Along with changes in fungal diversity, the study found other contributing factors related to infant BMI. These included the BMI of the mother as well as her diet, exposure to antibiotics, and bacterial diversity in the infant gut.

Many studies have shown that bacteria in the intestinal microbiome – the community of microbes that live in the human gut – play an important role in metabolism. Research has found strong associations between infant gut microbiome composition, infant growth trajectories, and the risk of becoming overweight or obese. However, little is known about the role that fungi, also known as the mycobiome, play in early childhood health and development.

Childhood development

“This is the first study that we know of to show specific types of gut fungi play a role in weight gain and growth in early childhood,” says Emily Mercer, a PhD candidate in Arrieta’s research group and co-first author on the study.

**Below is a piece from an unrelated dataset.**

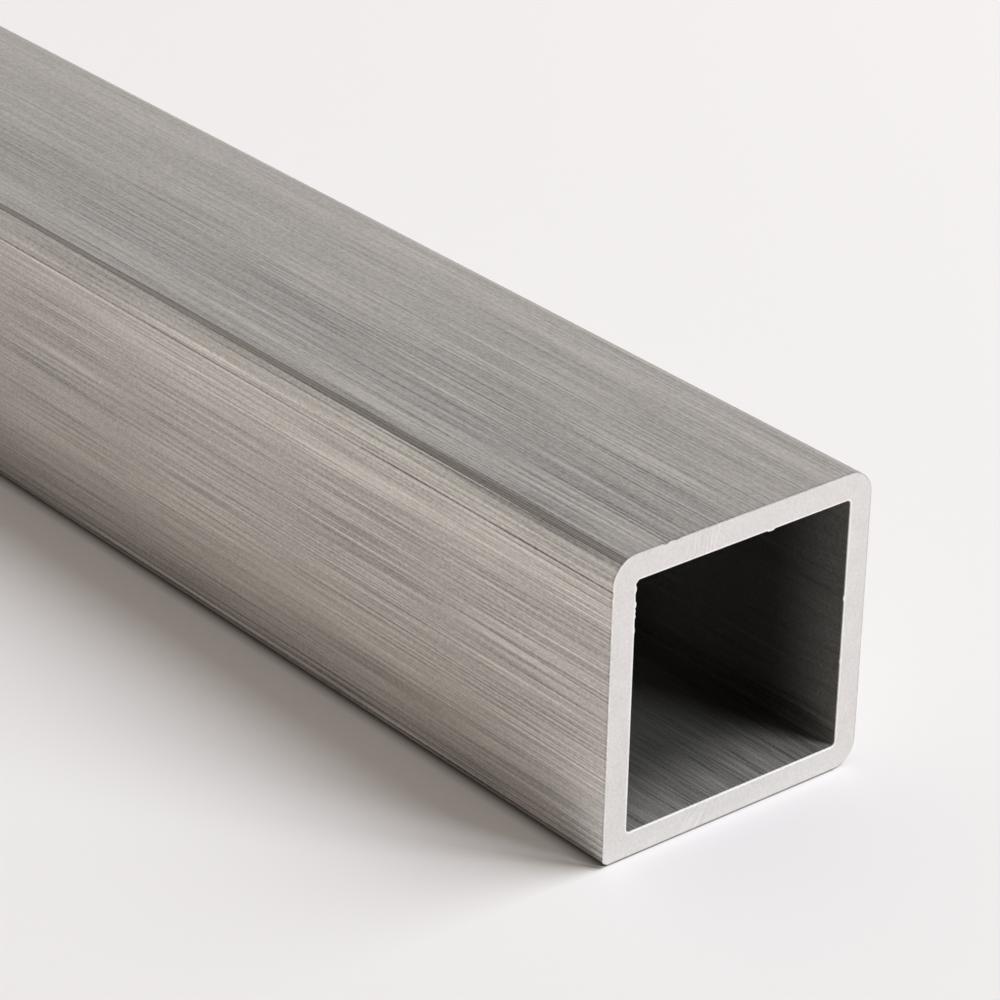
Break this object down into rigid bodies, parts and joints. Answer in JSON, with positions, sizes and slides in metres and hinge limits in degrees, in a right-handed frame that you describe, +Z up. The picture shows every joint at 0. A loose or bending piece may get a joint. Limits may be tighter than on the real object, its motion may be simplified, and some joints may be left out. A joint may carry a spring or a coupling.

“Our findings suggest gut fungi may have important influences on early childhood development, highlighting the need for more research focused on the role of gut fungi in human health during the first years of life.”

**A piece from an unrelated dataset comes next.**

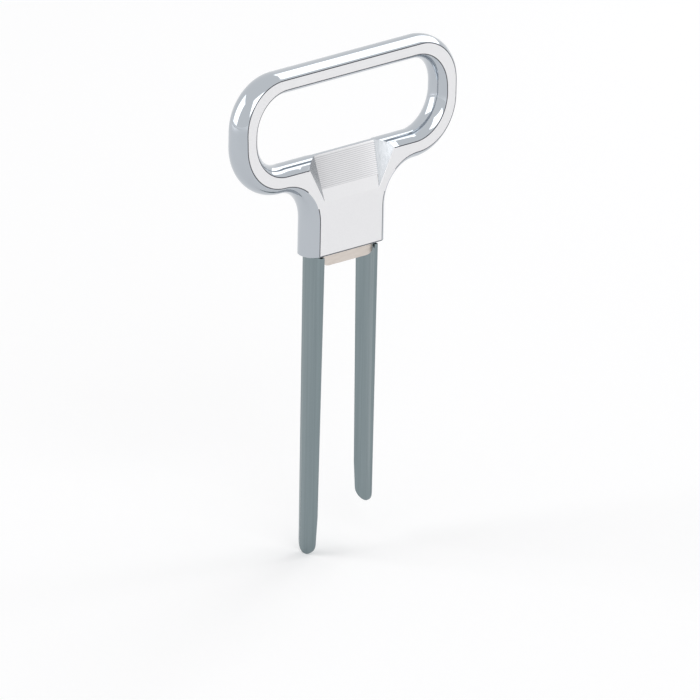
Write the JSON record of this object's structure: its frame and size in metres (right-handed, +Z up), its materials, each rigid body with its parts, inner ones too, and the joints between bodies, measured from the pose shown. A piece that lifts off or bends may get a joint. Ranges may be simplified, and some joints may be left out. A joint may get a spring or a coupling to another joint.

The study published in Cell Reports Medicine included 100 infants enrolled in the CHILD Study. The study was not designed to and did not show a cause-and-effect between infant gut fungal diversity and a child’s risk of becoming overweight or obese.

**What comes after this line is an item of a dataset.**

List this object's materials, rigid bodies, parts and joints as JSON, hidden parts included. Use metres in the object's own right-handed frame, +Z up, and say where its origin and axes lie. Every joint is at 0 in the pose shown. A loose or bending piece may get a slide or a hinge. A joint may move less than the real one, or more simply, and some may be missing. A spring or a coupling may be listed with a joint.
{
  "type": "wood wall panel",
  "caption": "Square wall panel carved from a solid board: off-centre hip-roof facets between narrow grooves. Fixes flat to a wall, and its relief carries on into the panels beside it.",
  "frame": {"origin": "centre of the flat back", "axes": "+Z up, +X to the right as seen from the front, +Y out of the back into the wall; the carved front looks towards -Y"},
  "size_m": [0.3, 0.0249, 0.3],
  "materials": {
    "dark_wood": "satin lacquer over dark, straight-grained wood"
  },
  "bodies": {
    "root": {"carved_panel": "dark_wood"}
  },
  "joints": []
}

“It is still too early for the study’s findings to be translated into health care recommendations,” says Mackenzie Gutierrez, a PhD candidate in the Arrieta lab, and co-first author on the study. “It will be important for our findings to be explored in other infant cohort studies in other locations around the world, to determine if these findings were specific to our cohort or if they are consistent in other populations as well.”

Arrieta, a member of the Snyder Institute for Chronic Diseases and Alberta Children’s Hospital Research Institute at the CSM, adds the findings show it is important that the gut’s huge ecosystem of microbes is not considered to be a bacteria-only ecosystem.